Protocols/Protocol Fiction (Classic)
28 Sep 2025 - 17 Oct 2025
- The Harlan Ellison story Repent Harlequin said the Ticktockman
- That scene in The Sopranos where they try to shake down a Starbucks
- Most of Seinfeld and Curb Your Enthusiasm
- The Wire (and really all police procedurals, or all workplace procedurals, or maybe almost all drama whatsoever)
- Deadwood is pretty explicitly about protocols; the characters are very aware of protocols, the main drama is about the imposition of protocols (capitalism vs government vs lawlessness).
- Various minor moments: Bullock and Utter commenting on the absurditities in trying to arrange these male-male social occasions ("maybe I should of brought posies"). The open discussion of the "bribe sheet".
- Milch's earlier show NYPD Blue, a better-than-average cop show, pretty protocolized as the detectives try and do their work within permissible lines. The IAB (rat squad) is the hated enemy because they are cops to cops.
- The Wire on the other hand is about governance collapsing, how individuals deal with a dysfunctional instutiton and its protocols. They invent new ones. Stringer Bell's arc is trying to replace gangser protocol with capitalism, and failing. "Is you taking notes on criminal fucking conspiracy"?

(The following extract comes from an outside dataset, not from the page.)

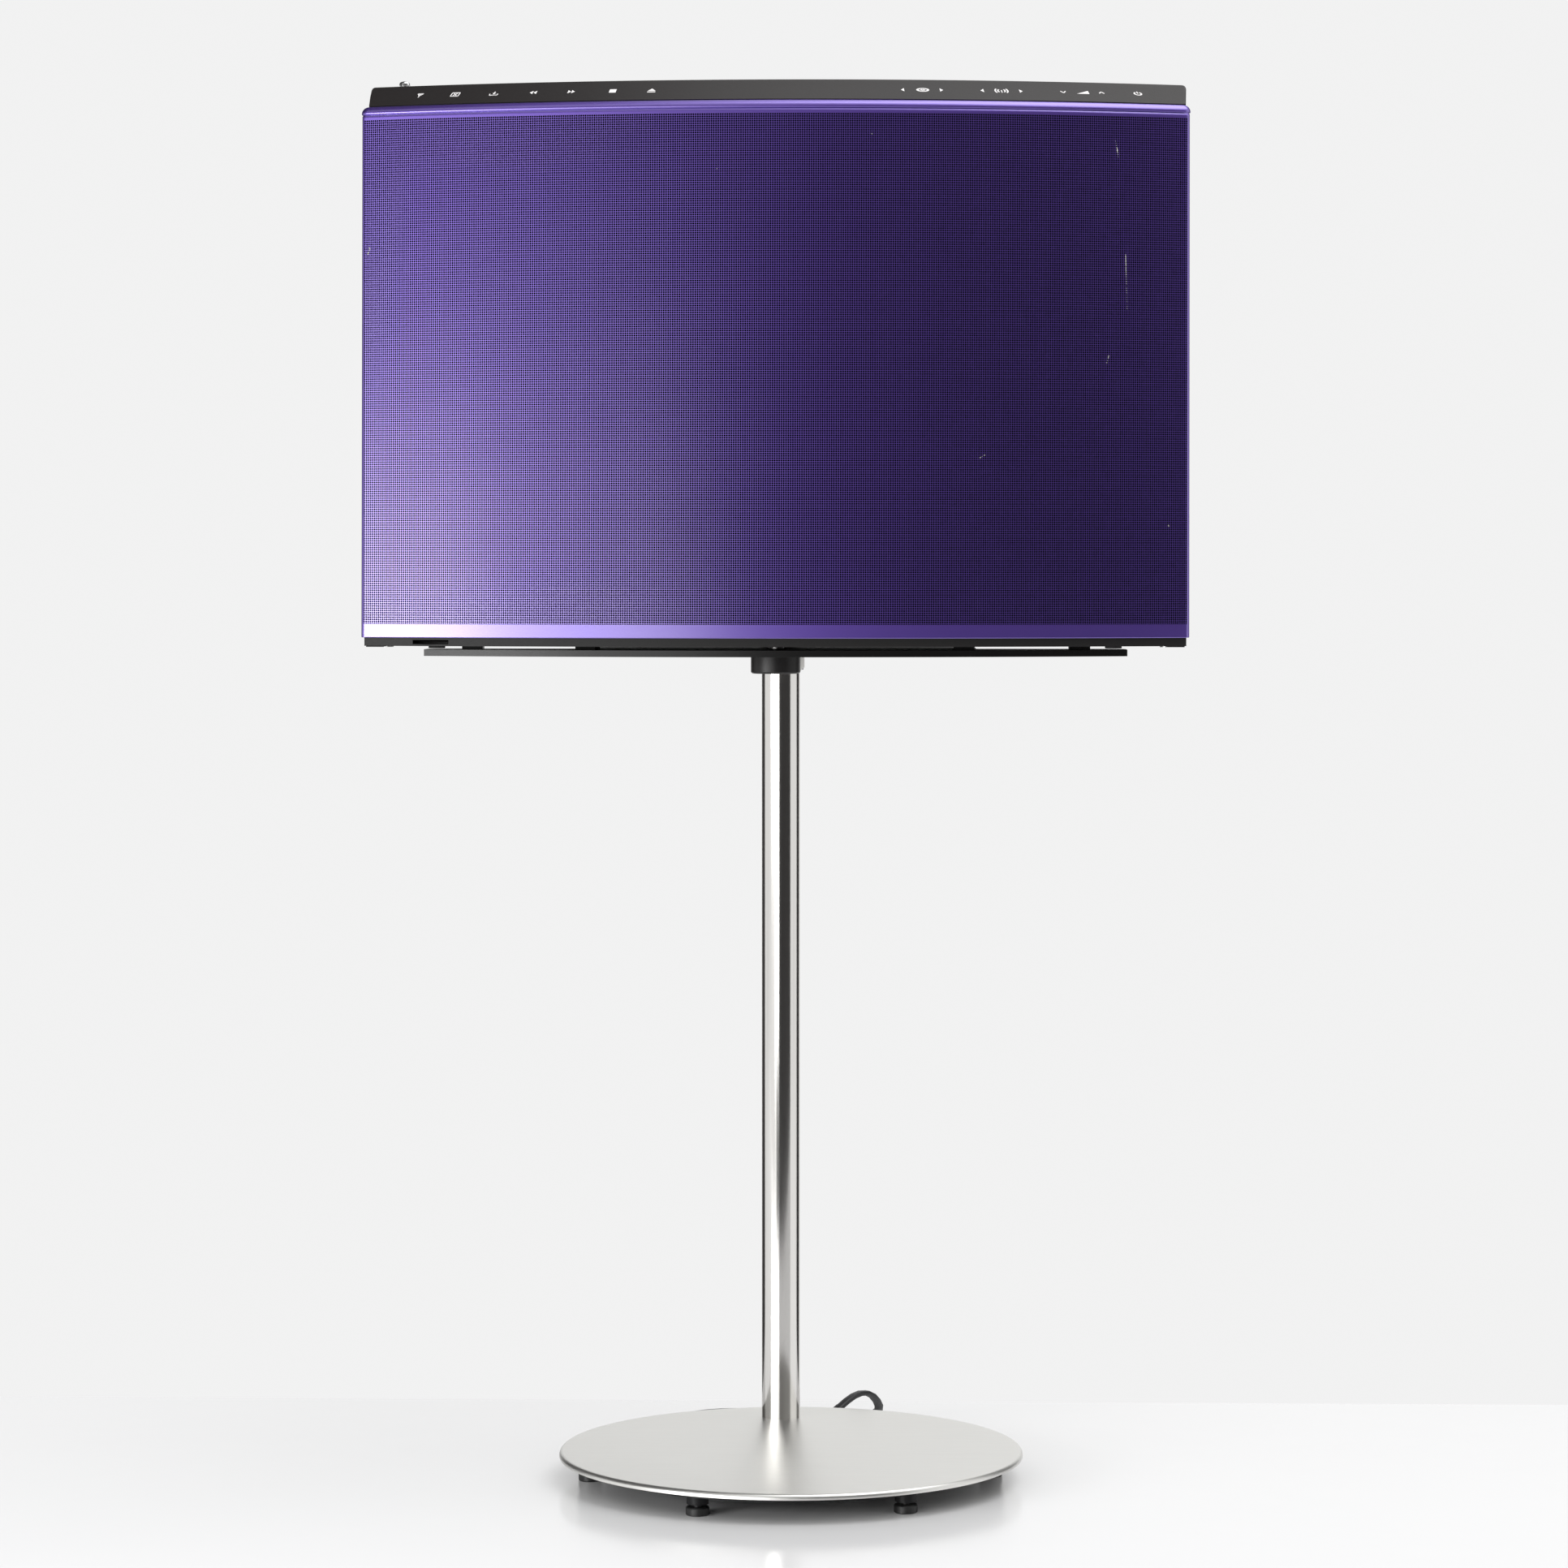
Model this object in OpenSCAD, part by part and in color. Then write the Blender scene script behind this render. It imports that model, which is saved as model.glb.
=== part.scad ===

- Bruce Sterling’s 1998 novel Distraction has a number of different aspects involving protocols:
- the opening scene is a flash mob swarming attack on a bank
- the main character is a political operative who is trying to resucitate failing social institutions by protocol-hacking them
- one of his clients is an architect/designer who developed a distributed, protocolized construction technology which figures in the plot
- The Bruce Sterling story Maneki Neko has a network-mediated gift economy that exists as a kind of subversive subculture within capitalism. This story also involves a conflict between protocol systems. I officially declare this the most protocol story ever.